What about non-linguistic categories?
Does everything in nature have this pattern? Or perhaps, that the very things that we selectively analyze, are analyzed because they are categories- and these things are already categories, because they have this pattern? If you analyze anything, the category you construct will influence your selection of things to include in that analysis. If I am analyzing the height of human males, I wont include the height of a Tiger in my dataset. So, we only include the things that we discern are inside our constructed category. But, at the same time, we the very REASON why we construct categories in the first place is because they are a set of objects that have a set of commonalities. A thing which has a category, will be useless if it doesn’t have things which are relatively close in character to itself. So, its no wonder that when we analyze a category, that we see the Gaussian distribution emerge.

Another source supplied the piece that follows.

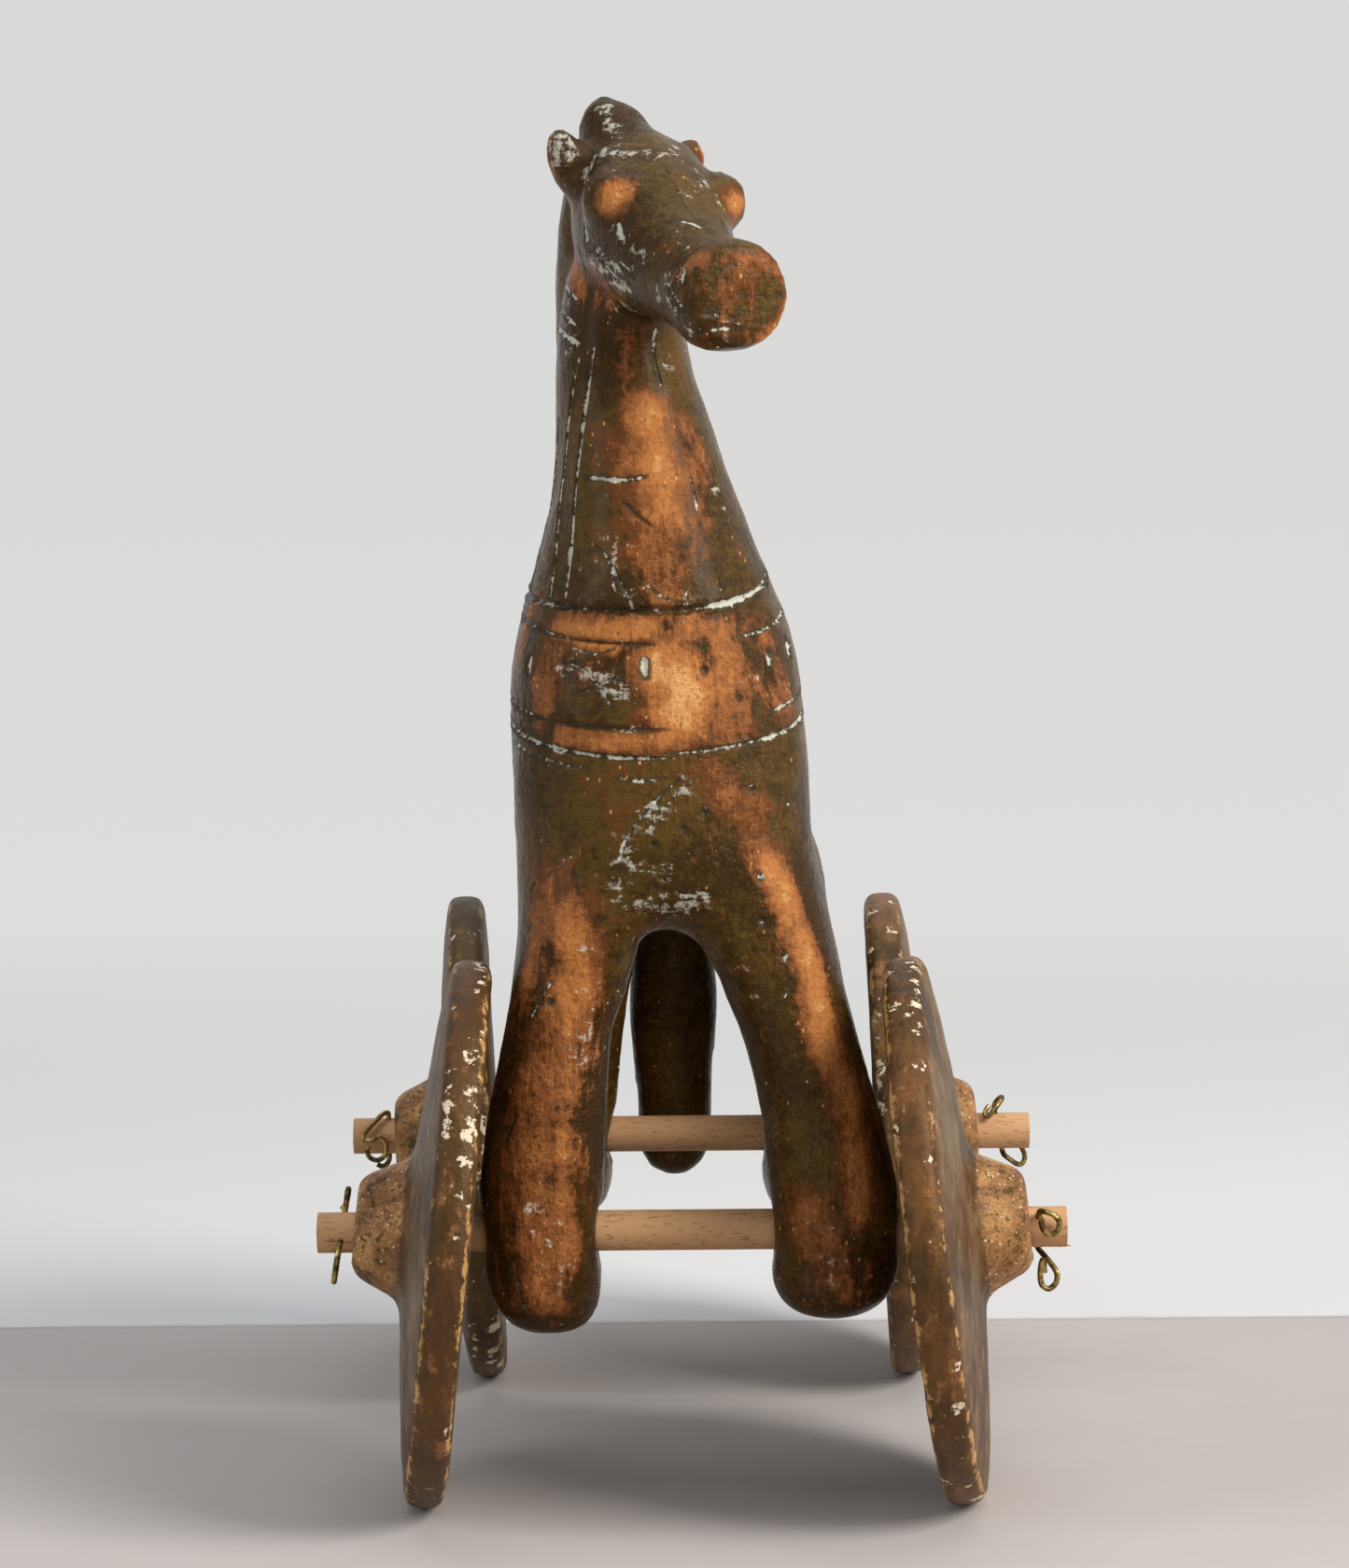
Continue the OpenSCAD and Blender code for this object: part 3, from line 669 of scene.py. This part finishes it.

You can argue, in a sense, that we are measuring our own category construction. But what determines which categories we construct? How do we determine whether a thing has a “commonality” in the first place? What does that even MEAN? Commonality. One answer is that the things that we find as “commonalities” are those things that we find have properties that are relevant to us. What we see as “Commonality” is also a transjective phenomenon. From a detached perspective, an objective lens would not attribute commonalities to objects, that is an agential process. Therefore, “commonality” and “similarity” are characteristics or properties of phenomenology that we find relevant, and so they would form a normal distribution regardless of the object being analyzed. The observer creates a selection bias.
The problem with this type of perception and knowing, is that it isn’t able to detect ontological features that are transient and dynamic. Things which move, could be real, but we could be completely unaware of their existence simply because we cannot harness them, nor grasp them.
This is assuming that there are no purely invariant structures that we can detect. Perhaps there are.